[Exercise aim] Your task is to copy the lines between the line containing "left_side_cover();" and the line containing "cad_parts[node].hide_render = cad_parts[node].hide_viewport", counting both of those lines, and to emit nothing more.

╔══

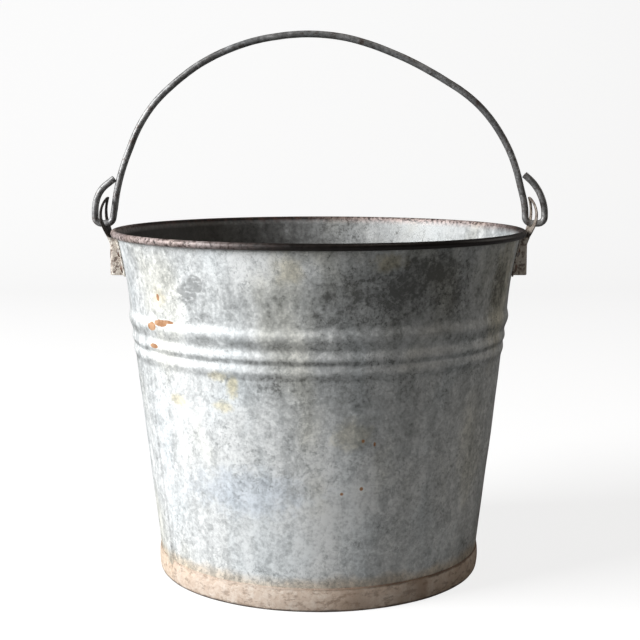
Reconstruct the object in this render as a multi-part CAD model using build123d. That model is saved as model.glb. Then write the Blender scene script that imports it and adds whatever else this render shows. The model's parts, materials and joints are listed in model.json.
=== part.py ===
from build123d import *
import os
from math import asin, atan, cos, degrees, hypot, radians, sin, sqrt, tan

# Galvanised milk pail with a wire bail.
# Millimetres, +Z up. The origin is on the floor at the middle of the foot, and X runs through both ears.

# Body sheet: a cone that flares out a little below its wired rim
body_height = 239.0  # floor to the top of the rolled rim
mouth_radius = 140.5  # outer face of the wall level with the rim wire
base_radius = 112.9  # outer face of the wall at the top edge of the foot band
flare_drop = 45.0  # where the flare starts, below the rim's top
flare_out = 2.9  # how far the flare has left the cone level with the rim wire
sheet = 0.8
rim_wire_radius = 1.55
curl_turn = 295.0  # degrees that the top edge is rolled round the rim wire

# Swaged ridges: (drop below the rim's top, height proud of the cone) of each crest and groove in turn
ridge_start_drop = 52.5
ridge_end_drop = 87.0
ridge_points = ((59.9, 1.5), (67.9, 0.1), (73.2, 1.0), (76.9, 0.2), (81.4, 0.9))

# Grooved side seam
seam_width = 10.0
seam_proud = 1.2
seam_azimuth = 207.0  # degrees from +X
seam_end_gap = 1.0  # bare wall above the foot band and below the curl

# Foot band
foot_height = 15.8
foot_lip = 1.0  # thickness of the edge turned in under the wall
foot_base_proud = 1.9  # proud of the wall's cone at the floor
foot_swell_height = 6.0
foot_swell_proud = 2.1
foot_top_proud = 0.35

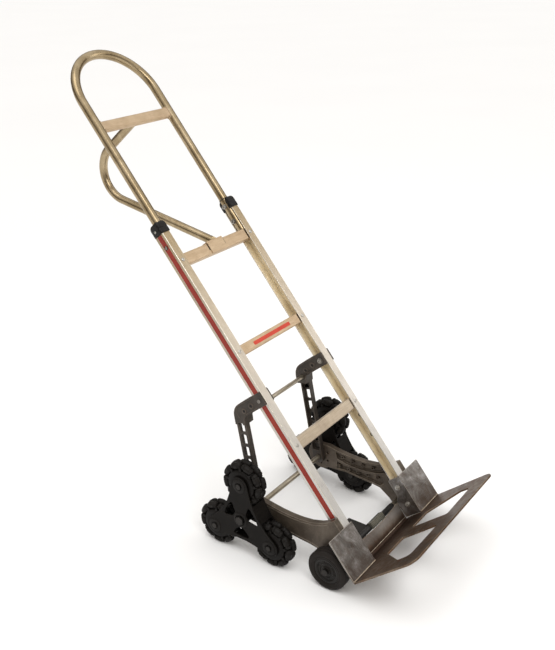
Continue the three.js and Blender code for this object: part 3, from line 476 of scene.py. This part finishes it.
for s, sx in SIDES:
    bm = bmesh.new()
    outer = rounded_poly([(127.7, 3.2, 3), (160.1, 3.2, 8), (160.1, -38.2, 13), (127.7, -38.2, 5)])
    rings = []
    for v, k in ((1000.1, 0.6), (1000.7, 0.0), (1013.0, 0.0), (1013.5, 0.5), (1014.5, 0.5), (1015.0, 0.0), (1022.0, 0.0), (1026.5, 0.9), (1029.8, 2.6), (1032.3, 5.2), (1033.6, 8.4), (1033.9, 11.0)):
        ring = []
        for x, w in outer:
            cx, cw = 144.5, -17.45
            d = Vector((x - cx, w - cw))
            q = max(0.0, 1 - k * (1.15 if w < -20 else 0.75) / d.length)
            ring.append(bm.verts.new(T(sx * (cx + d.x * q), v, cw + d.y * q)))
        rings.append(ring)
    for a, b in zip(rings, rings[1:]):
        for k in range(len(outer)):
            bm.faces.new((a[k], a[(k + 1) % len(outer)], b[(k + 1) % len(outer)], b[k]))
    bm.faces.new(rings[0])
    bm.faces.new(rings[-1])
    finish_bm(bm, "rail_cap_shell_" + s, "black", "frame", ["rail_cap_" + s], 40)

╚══
╔══

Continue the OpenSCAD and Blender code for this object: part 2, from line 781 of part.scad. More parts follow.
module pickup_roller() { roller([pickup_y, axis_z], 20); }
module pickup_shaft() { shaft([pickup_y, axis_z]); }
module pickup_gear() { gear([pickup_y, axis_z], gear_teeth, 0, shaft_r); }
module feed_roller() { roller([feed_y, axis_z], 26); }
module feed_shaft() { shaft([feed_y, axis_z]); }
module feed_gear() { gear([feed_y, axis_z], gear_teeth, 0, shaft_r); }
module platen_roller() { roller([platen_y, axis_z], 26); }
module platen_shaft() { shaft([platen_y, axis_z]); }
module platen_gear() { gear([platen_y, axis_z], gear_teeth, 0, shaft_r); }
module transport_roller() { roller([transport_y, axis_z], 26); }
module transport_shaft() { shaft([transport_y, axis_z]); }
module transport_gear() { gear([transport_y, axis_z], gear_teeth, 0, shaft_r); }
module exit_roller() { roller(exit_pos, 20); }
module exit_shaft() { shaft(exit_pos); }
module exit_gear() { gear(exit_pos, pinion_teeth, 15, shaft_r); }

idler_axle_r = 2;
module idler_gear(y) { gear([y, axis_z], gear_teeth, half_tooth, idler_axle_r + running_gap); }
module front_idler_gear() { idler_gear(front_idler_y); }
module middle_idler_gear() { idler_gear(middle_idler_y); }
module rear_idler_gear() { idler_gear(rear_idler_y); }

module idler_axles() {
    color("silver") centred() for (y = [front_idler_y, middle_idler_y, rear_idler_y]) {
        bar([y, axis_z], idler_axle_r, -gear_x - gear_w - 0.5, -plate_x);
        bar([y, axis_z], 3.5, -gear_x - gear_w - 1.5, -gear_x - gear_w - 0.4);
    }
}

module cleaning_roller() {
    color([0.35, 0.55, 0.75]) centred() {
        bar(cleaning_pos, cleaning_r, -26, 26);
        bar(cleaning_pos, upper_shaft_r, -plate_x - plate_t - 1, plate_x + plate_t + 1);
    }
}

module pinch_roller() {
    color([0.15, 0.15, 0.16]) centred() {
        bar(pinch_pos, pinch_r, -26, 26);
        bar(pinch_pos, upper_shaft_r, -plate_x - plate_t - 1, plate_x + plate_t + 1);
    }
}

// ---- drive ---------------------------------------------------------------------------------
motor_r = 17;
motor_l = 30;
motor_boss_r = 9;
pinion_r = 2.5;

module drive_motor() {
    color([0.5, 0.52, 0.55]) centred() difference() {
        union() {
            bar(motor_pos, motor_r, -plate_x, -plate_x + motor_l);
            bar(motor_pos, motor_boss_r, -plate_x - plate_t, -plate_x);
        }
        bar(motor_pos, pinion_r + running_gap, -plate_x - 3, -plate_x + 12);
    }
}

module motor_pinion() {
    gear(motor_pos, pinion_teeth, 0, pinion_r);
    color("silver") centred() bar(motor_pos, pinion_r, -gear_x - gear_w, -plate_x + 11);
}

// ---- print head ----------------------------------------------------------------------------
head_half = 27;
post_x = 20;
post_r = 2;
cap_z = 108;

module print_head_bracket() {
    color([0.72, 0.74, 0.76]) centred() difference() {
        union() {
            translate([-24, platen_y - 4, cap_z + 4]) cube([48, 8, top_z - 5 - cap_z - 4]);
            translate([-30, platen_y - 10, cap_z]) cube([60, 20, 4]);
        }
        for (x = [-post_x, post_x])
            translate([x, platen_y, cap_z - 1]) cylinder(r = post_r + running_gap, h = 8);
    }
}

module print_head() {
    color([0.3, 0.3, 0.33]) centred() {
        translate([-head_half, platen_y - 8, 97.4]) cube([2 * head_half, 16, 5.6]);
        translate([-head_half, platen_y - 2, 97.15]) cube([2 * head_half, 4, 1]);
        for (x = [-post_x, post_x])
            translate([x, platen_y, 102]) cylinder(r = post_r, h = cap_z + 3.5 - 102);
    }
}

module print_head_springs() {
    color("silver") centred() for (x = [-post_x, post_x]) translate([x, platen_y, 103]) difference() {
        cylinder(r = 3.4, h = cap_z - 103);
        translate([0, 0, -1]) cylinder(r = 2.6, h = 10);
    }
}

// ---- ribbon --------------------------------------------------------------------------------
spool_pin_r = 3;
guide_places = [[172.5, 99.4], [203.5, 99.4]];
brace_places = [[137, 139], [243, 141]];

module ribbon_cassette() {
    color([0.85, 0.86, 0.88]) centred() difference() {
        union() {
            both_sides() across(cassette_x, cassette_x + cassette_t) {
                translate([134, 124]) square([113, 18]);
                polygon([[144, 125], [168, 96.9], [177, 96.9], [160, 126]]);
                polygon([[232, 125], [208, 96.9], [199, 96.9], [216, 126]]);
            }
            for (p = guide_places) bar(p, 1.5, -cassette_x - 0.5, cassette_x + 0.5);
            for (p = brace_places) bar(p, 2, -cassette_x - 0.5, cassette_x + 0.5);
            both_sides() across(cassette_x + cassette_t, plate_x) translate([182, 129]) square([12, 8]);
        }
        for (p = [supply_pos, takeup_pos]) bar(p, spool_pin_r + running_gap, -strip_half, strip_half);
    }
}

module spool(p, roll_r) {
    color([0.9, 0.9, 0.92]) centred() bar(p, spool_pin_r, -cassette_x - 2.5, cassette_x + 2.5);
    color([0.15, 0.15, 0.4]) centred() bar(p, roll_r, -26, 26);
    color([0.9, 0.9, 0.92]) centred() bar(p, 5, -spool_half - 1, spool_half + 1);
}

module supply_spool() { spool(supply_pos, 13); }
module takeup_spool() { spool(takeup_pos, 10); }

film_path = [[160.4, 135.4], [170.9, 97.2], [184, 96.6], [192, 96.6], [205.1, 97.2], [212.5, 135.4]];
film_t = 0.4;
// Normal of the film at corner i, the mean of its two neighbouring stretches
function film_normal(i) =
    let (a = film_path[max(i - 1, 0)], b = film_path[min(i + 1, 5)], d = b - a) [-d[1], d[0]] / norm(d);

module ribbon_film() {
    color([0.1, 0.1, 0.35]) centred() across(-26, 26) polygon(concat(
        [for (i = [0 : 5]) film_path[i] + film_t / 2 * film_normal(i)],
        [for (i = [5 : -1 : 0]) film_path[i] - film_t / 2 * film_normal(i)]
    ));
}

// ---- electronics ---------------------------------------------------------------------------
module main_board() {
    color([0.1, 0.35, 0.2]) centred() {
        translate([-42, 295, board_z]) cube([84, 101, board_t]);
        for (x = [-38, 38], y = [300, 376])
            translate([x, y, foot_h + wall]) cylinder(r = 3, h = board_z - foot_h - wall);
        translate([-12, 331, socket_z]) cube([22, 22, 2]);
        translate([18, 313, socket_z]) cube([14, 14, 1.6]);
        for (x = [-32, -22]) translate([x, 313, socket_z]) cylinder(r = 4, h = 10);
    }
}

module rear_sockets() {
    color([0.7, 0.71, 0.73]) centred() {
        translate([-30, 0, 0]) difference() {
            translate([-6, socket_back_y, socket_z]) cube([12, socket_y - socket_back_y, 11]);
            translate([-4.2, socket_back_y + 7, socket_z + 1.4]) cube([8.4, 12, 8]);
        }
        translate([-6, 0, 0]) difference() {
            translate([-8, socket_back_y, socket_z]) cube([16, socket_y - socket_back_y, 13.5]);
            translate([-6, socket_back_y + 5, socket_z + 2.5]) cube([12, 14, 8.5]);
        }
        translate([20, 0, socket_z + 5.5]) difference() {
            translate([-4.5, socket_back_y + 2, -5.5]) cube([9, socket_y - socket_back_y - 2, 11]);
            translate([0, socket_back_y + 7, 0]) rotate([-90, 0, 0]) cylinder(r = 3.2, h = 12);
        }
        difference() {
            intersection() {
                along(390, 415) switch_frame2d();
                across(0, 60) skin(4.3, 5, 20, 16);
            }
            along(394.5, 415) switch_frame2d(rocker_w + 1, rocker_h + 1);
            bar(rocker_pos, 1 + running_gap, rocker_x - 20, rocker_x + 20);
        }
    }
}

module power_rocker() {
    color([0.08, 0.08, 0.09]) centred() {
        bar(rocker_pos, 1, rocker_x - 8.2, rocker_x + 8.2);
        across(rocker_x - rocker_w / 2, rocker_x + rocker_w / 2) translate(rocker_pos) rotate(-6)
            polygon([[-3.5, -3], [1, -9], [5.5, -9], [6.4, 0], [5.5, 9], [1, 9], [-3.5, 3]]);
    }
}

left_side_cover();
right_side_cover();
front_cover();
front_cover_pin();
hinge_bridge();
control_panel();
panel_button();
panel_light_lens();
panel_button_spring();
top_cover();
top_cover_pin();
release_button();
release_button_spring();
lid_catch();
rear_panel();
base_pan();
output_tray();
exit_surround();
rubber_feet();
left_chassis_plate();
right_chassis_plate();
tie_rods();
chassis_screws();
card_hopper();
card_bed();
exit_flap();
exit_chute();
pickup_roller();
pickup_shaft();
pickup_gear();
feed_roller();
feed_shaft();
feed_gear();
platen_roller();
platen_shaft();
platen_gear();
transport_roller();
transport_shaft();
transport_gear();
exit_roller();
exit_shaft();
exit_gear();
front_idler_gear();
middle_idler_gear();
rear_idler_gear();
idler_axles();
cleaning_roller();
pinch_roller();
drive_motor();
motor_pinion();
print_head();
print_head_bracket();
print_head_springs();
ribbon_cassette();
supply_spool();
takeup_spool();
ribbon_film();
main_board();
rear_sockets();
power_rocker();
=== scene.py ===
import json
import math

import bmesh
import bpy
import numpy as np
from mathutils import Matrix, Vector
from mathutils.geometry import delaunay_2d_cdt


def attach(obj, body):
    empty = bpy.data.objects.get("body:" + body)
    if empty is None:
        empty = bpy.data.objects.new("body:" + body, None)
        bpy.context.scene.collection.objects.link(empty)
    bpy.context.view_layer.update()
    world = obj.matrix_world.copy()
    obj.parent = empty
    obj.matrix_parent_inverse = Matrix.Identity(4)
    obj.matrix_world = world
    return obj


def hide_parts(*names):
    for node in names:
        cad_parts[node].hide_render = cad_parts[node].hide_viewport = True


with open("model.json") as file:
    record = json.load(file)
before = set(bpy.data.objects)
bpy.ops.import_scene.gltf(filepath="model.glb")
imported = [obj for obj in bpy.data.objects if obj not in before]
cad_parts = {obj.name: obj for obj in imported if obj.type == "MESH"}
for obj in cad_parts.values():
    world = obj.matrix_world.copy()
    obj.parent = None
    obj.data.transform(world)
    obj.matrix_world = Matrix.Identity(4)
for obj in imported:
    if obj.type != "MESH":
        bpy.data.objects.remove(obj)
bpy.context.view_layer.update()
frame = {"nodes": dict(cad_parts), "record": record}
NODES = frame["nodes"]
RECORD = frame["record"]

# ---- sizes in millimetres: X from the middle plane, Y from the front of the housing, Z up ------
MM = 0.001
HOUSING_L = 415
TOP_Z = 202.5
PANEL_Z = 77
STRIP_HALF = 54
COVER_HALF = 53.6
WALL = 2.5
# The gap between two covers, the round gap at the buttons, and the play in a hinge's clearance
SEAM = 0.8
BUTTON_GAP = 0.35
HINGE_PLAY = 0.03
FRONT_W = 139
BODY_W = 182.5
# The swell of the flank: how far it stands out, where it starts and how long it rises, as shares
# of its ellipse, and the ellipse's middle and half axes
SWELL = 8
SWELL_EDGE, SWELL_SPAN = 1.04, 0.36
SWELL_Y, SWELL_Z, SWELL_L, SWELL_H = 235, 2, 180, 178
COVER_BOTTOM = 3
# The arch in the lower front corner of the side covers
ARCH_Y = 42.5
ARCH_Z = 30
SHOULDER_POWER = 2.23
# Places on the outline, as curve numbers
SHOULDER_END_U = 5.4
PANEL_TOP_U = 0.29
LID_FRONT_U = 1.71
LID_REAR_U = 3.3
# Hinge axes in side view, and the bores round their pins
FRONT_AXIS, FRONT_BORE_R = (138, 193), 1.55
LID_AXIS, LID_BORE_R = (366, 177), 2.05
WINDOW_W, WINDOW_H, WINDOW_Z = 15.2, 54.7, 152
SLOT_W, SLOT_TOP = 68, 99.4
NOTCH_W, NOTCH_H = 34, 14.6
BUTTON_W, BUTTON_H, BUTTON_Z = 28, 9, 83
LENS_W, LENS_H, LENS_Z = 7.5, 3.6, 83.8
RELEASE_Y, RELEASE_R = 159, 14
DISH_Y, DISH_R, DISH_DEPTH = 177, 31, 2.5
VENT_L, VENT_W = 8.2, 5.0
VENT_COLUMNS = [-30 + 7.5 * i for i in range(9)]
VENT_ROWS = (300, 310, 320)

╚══

[Result of this task]
left_side_cover();
right_side_cover();
front_cover();
front_cover_pin();
hinge_bridge();
control_panel();
panel_button();
panel_light_lens();
panel_button_spring();
top_cover();
top_cover_pin();
release_button();
release_button_spring();
lid_catch();
rear_panel();
base_pan();
output_tray();
exit_surround();
rubber_feet();
left_chassis_plate();
right_chassis_plate();
tie_rods();
chassis_screws();
card_hopper();
card_bed();
exit_flap();
exit_chute();
pickup_roller();
pickup_shaft();
pickup_gear();
feed_roller();
feed_shaft();
feed_gear();
platen_roller();
platen_shaft();
platen_gear();
transport_roller();
transport_shaft();
transport_gear();
exit_roller();
exit_shaft();
exit_gear();
front_idler_gear();
middle_idler_gear();
rear_idler_gear();
idler_axles();
cleaning_roller();
pinch_roller();
drive_motor();
motor_pinion();
print_head();
print_head_bracket();
print_head_springs();
ribbon_cassette();
supply_spool();
takeup_spool();
ribbon_film();
main_board();
rear_sockets();
power_rocker();
=== scene.py ===
import json
import math

import bmesh
import bpy
import numpy as np
from mathutils import Matrix, Vector
from mathutils.geometry import delaunay_2d_cdt


def attach(obj, body):
    empty = bpy.data.objects.get("body:" + body)
    if empty is None:
        empty = bpy.data.objects.new("body:" + body, None)
        bpy.context.scene.collection.objects.link(empty)
    bpy.context.view_layer.update()
    world = obj.matrix_world.copy()
    obj.parent = empty
    obj.matrix_parent_inverse = Matrix.Identity(4)
    obj.matrix_world = world
    return obj


def hide_parts(*names):
    for node in names:
        cad_parts[node].hide_render = cad_parts[node].hide_viewport = True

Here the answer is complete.